Prisioneros de la palabra
Habría que recomendar vivamente a los asesores y portavoces del PP que lean con atención las memorias de Bradlee, las de Katherine Graham, propietaria del Post,y los libros de Woodward y Bernstein sobre Watergate, para que sepan lo que es preciso no hacer cuando un partido político se enfrenta a un escándalo desvelado por la prensa.
Así conocerán que la primera reacción del presidente del Partido Republicano Bob Dole fue acusar al Post y a su director de estar en connivencia con el candidato demócrata McGovern, que se enfrentaba a Nixon en las elecciones de 1972. “El Partido Republicano ha sido víctima de un bombardeo de alegaciones infundadas y falsas”, declaró, para acabar sentenciando que “la reputación del Post ha caído tan bajo que ha desaparecido casi por completo”.
El portavoz de la Casa Blanca Ron Ziegler aseguró, por su parte, que los artículos del periódico estaban “basados en rumores e indirectas e intentan, por asociación, encontrar culpables, pero no han conseguido encontrar ningún nexo entre Watergate y la Casa Blanca, porque no existe”, y el director de la campaña de Nixon abundó en la falsedad de las revelaciones porque “media docena de investigaciones lo han demostrado así”.
El presidente Nixon decretó una especie de apagón informativo para los dos principales diarios del país (The Washington Post y The New York Times) y decidió privilegiar con declaraciones y entrevistas a periódicos afines a él, que solían titular sus primeras páginas con los desmentidos de la Casa Blanca.
El espionaje en la sede del Partido Demócrata por parte de antiguos colaboradores de la CIA, cuyo conocimiento supuso la punta del iceberg del caso Watergate, sucedió en junio de 1972. Apenas cinco meses después, Richard Nixon fue elegido presidente por abrumadora mayoría.

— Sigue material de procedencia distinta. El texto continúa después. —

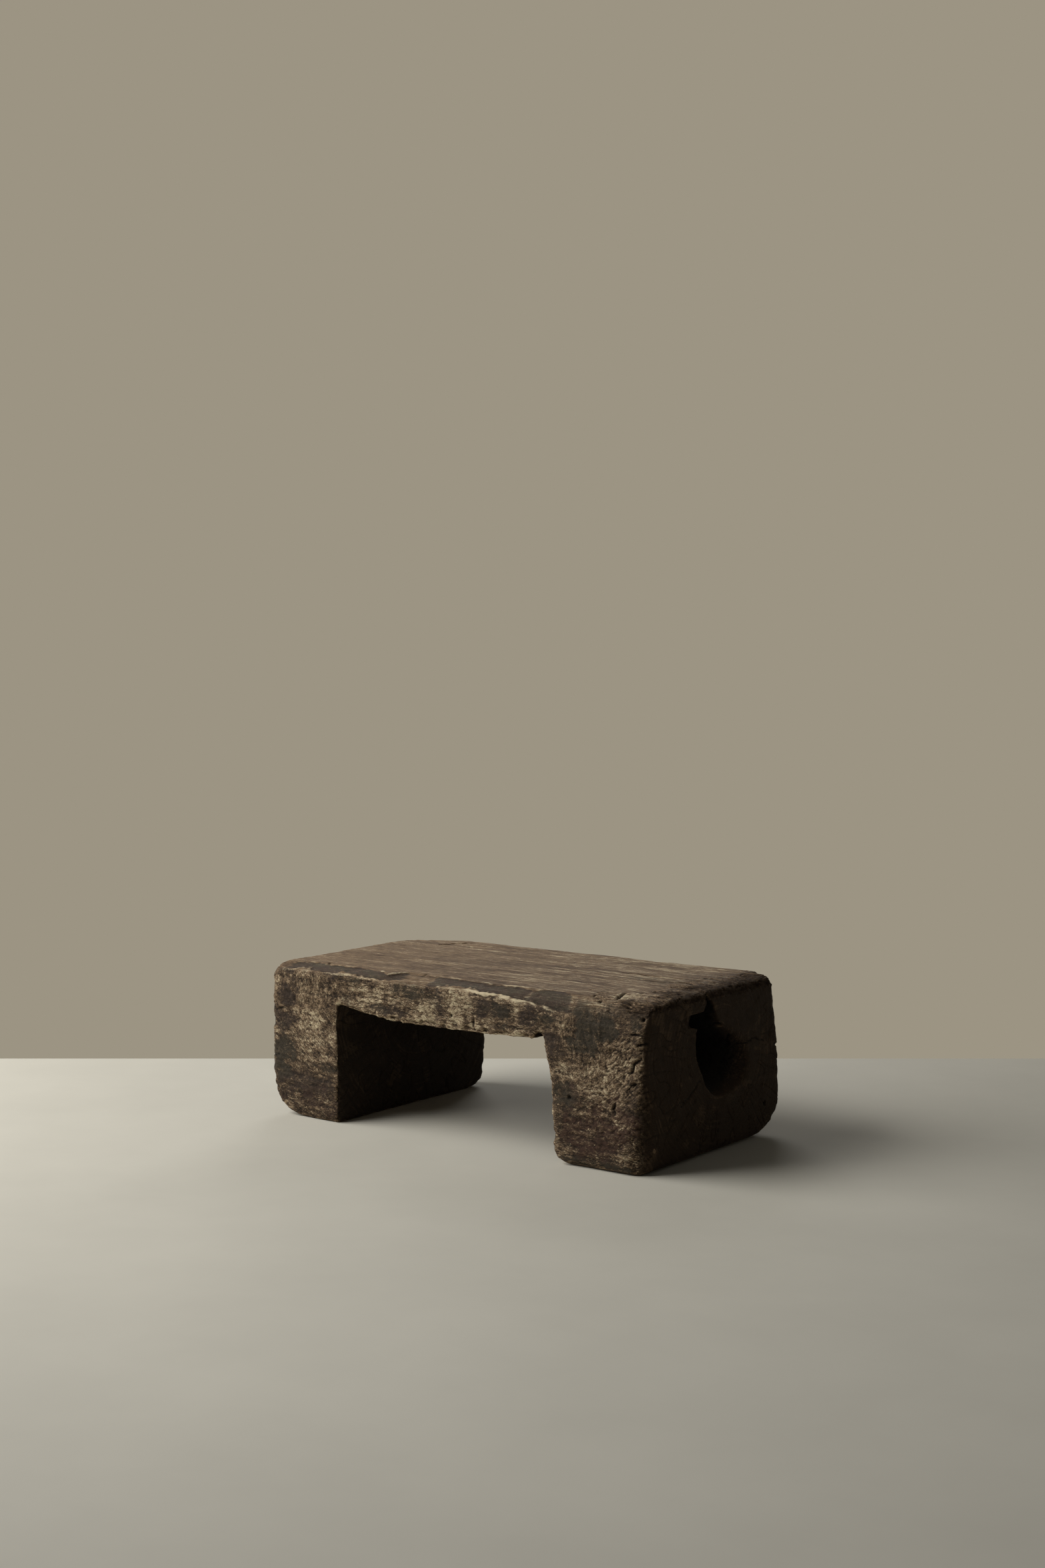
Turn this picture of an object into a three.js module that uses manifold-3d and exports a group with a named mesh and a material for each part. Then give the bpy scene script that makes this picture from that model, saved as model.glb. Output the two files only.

Le votó un 60% del censo y ganó en todos los Estados salvo en Massachusetts.
Pero la acusación formal de los implicados en Watergate, en marzo de 1974, fue el inicio de una concatenación de eventos que tornaron la situación en absolutamente incontrolable. Nixon dimitió en agosto, menos de dos años después de su estruendosa victoria.
Ya durante todo aquel proceso, Henry Kissinger, que se preocupó de mantener su amistad personal con Katherine Graham, insistió sobre la inconveniencia de publicar noticias que menoscabaran el prestigio de la Casa Blanca, del presidente y del Gobierno en general, en un momento en el que el liderazgo de EE UU resultaba clave para el futuro del mundo libre.
Aquellos periodistas y editores de The Washington Post son hoy héroes mundiales de nuestra profesión, pero entonces fueron tachados de irresponsables, mentirosos, malos patriotas y fabuladores. Fueron presionados, espiados, amenazados y ridiculizados hasta el extremo, incluso por muchos de sus colegas. Ahora nadie duda de que contribuyeron como pocos a la estabilidad y consolidación del sistema de libertades en su país.
Cuando temas como los papeles de Bárcenas saltan a la luz, son frecuentes las llamadas a la responsabilidad de los periodistas a la hora de publicar materiales que afectan a la gobernanza, la estabilidad económica o la convivencia de su país. En ocasiones, estos llamados responden a una sincera preocupación de quienes los hacen. Pero casi siempre el poder trata de encubrir presiones o censuras, cada vez más difíciles de establecer, por otra parte, en la sociedad de la información. Los periodistas no son responsables de las consecuencias de los hechos sobre los que informan, sino de reportarlos con honestidad y aplicando las técnicas exigibles que garanticen el rigor de sus informaciones. Los verdaderos responsables de las desgracias que de cada situación se deriven son quienes cometieron los hechos, los impulsaron, permitieron u ocultaron. Creemos, por ello, que la lectura de las experiencias relacionadas con Watergate puede ayudar a los responsables políticos a poner en práctica las lecciones de una famosa sentencia de nuestro refranero: “Uno es dueño de sus silencios y prisionero de sus palabras”.